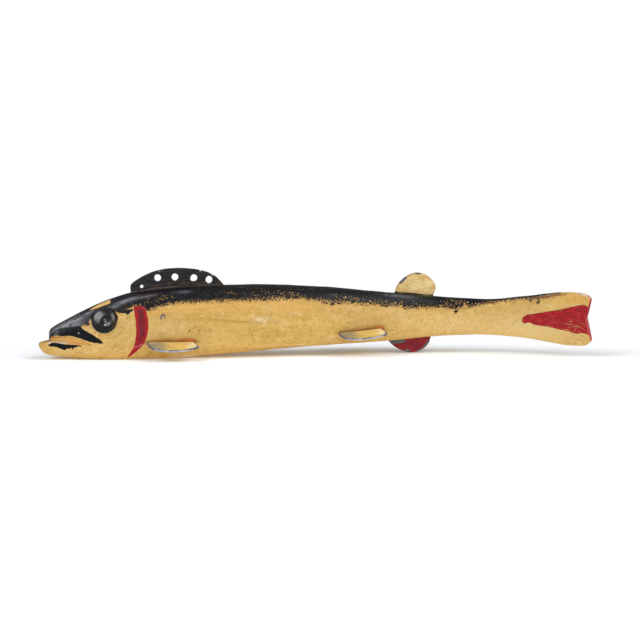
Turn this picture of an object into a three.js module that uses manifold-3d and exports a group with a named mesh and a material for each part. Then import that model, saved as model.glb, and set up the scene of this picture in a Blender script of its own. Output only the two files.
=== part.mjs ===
// Fish decoy, a carved and painted spearing decoy: one piece of wood with sheet metal fins set in saw kerfs
// and a round tack for each eye. Millimetres, +Z up, the head towards -X, the fish's left side towards -Y.
// The fish stands on the flat of its belly and on the edge of its anal fin, and its tail bends to the left.

import * as THREE from 'three';
import { mergeVertices } from 'three/addons/utils/BufferGeometryUtils.js';
import Module from 'manifold-3d';

const wasm = await Module();
wasm.setup();

// Driving sizes of the wooden body
const bodyLength = 233.2; // along the centre line, from the tip of the lower jaw to the tail
const bodyHeight = 30; // from the flat of the belly to the highest point of the back
const bodyWidth = 23; // across the shoulders
const tailTurn = THREE.MathUtils.degToRad(26); // how far the tail is bent to the left
const tailNotchDepth = 2.2; // the shallow V in the end of the tail
const tailEdgeBevel = 0.5; // rounding of the tail's end edge
const mouthDepth = 1.7; // how far the mouth is cut in under the upper lip
const jawLipDrop = 0.3; // the lower jaw's rounded upper edge
const snoutRound = 4; // the upper jaw is rounded in plan over this length
const snoutFrontFoot = 1.3; // half width of the blunt front's foot on the lower jaw
const leastMouthWidth = 0.9; // half the wood left between the two sides of the mouth
const gillWidth = 5; // the gouge cut behind each cheek
const gillDepth = 0.75;

// Driving sizes of the fins and the eyes
const sheetThickness = 0.7; // every fin is cut from the same sheet
const kerfClearance = 0.3; // air around what is let into the wood
const dorsalLength = 39;
const dorsalRise = 8; // above the back
const dorsalTang = 5; // the part hidden in the kerf
const lineHoleDiameter = 2.7;
const nailHoleDiameter = 1.3;
const adiposeLength = 16.7;
const adiposeRise = 9.3;
const analLength = 18.4;
const smallTang = 4.5; // of the adipose and anal fins
const pectoralLength = 19.5;
const pectoralReach = 8.6; // out from the body
const pelvicLength = 18.4;
const pelvicReach = 8.5;
const sideFinTang = 3.6;
const pectoralDroop = THREE.MathUtils.degToRad(17);
const pelvicDroop = THREE.MathUtils.degToRad(15);
const eyeDiameter = 10.7;
const eyeDome = 3.2; // from the flat back of the tack's head to its top
const eyeRim = 0.5; // thickness of the tack's head at its rim
const eyeDimpleDiameter = 5;
const eyeDimpleDepth = 0.35;
const eyeDimpleFloor = 3; // diameter of its flat floor
const eyeSeatDepth = 1.3; // the tack's head is let into the cheek

// Places along the body, as shares of its length
const snoutShare = 0.0185; // the upper jaw starts here, behind the tip of the lower jaw
const mouthCornerShare = 0.095;
const bendShare = 0.677; // the bend starts here
const bendSpan = 0.171; // and runs over this share, to a straight tail
const dorsalShare = 0.1637; // front of each fin's root
const adiposeShare = 0.6385;
const analShare = 0.6272;
const pectoralShare = 0.1891;
const pelvicShare = 0.5325;
const eyeShare = 0.1144;

// Heights, as shares of the body's height
const eyeHeight = 0.556;
const pectoralHeight = 0.235;
const pelvicHeight = 0.308;
const pelvicRiseAlong = THREE.MathUtils.degToRad(5.2); // the root climbs with the belly line

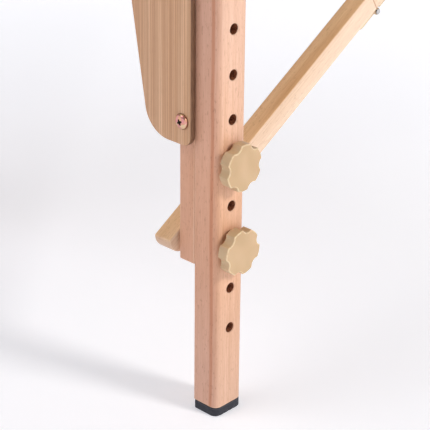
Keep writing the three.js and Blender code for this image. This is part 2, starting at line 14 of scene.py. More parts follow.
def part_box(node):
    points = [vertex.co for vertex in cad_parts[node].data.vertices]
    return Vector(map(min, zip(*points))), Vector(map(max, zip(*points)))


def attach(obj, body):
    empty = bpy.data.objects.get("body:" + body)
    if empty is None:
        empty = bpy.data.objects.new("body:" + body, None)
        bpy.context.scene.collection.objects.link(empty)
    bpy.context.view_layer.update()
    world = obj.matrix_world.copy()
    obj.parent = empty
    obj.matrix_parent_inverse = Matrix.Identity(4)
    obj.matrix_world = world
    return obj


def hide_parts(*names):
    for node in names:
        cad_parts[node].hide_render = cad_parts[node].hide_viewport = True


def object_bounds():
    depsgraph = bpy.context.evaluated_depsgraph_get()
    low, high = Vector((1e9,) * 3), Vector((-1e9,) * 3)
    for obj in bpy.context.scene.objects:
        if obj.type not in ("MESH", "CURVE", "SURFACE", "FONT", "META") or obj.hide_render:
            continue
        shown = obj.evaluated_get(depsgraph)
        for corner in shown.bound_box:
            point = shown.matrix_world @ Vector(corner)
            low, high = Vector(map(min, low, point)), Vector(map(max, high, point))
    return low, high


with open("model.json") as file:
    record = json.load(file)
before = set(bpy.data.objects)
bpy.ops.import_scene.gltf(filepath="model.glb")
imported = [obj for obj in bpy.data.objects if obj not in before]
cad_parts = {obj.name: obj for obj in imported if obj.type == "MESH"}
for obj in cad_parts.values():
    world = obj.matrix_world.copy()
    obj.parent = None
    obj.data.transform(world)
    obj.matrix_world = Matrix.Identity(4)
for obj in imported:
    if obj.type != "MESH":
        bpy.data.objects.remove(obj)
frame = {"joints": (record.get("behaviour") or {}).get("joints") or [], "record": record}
cad_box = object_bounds()

MM = 0.001
RECORD = frame["record"]
BODY_OF = {n: body for body, nodes in RECORD["behaviour"]["bodies"].items() for n in nodes}
JOINTS = {joint["name"]: joint for joint in frame["joints"]}
SIDES = (("front", -1), ("rear", 1))
X, Y, Z = Vector((1, 0, 0)), Vector((0, 1, 0)), Vector((0, 0, 1))

# ---- sizes in millimetres ---------------------------------------------------------------------

# CLEAR is the play around pins and screws, CENTRE_R the flat left at the middle of a turned end,
# SQUARE the radii of a box with no rounded corner, and SHARP an angle in degrees.
CLEAR = 0.3
CENTRE_R = 0.05
SQUARE = (0, 0, 0, 0)
SHARP = 32

ARRIS_R = 7
EDGE_R = 1.1
RAIL_EDGE_R = 1.2
STRUT_EDGE_R = 1
PANEL_EDGE_R = 0.8
FOOT_EDGE_R = 0.9
PLATE_EDGE_R = 0.4
BORE_RIM = 0.4
HOLE_R = 4.8
HOLE_RIM = 0.7
LOWEST_HOLE = 88
HOLE_PITCH = 40
HOLE_COUNT = 9
BOLT_FIT = 4.2
BOLT_R = 3.9
BOLT_CHAMFER = 0.6
THREAD_START = 1.2
THREAD_END = 26
THREAD_PITCH = 1.25
THREAD_DEPTH = 0.45
CLAMP_HEAD = (9.5, 4.3)
PIVOT_HEAD = (7, 3.6)
SINK_R = 7.8
SINK = 4
FOOT_INNER_R = 3
GROOVES = (-12, -6, 0, 6, 12)
GROOVE_W = 1.6
GROOVE_DEPTH = 1
PANEL_SCREW = {"head": 6.7, "height": 3.6, "shank": 2.1}
RAIL_SCREW = {"head": 6.5, "height": 3.2, "shank": 2.6}
LEAF_SCREW = {"head": 3.4, "height": 1.8, "shank": 1.6}
ELBOW_SCREW = {"head": 3.1, "height": 1.1, "shank": 1.6}
ELBOW_SCREW_L = 13
LEAF_HOLE_DEPTH = 14
RAIL_FACE_X = 25
RAIL_HOLE_DEPTH = 38
# Width and depth of the ring cut round each panel screw head; its dark walls are a painted contact
# shadow.
SHADOW_RING = 0.7

KNOB_R = 21.4
KNOB_LOBES = 6
KNOB_FLUTE = 3.1
KNOB_SCOOP_R = 6.5
KNOB_BACK = 4
KNOB_FACE = 15
KNOB_BACK_ROUND = 1.4
KNOB_FACE_ROUND = 1.3
KNOB_DISH = ((2.2, 0.02), (7, -0.12), (12, -0.25))
HUB_R = 10.5
HUB_BACK = 1.8
KNOB_BORE = 12
KNOB_TURNS = {"upper": 0.61, "lower": 0.24}
NUT_R = 7.5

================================

Written task: Up to and including the line that holds "wasm.setup();", reproduce the records above exactly from their first line, and give nothing else.

Exercise output:
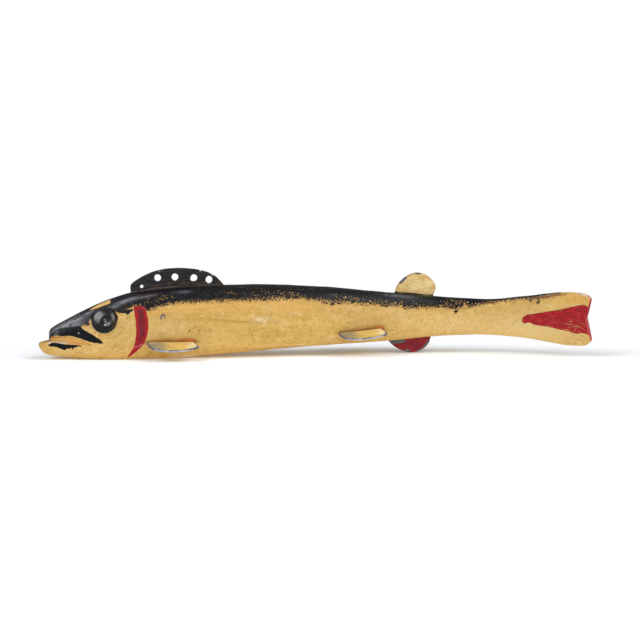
Turn this picture of an object into a three.js module that uses manifold-3d and exports a group with a named mesh and a material for each part. Then import that model, saved as model.glb, and set up the scene of this picture in a Blender script of its own. Output only the two files.
=== part.mjs ===
// Fish decoy, a carved and painted spearing decoy: one piece of wood with sheet metal fins set in saw kerfs
// and a round tack for each eye. Millimetres, +Z up, the head towards -X, the fish's left side towards -Y.
// The fish stands on the flat of its belly and on the edge of its anal fin, and its tail bends to the left.

import * as THREE from 'three';
import { mergeVertices } from 'three/addons/utils/BufferGeometryUtils.js';
import Module from 'manifold-3d';

const wasm = await Module();
wasm.setup();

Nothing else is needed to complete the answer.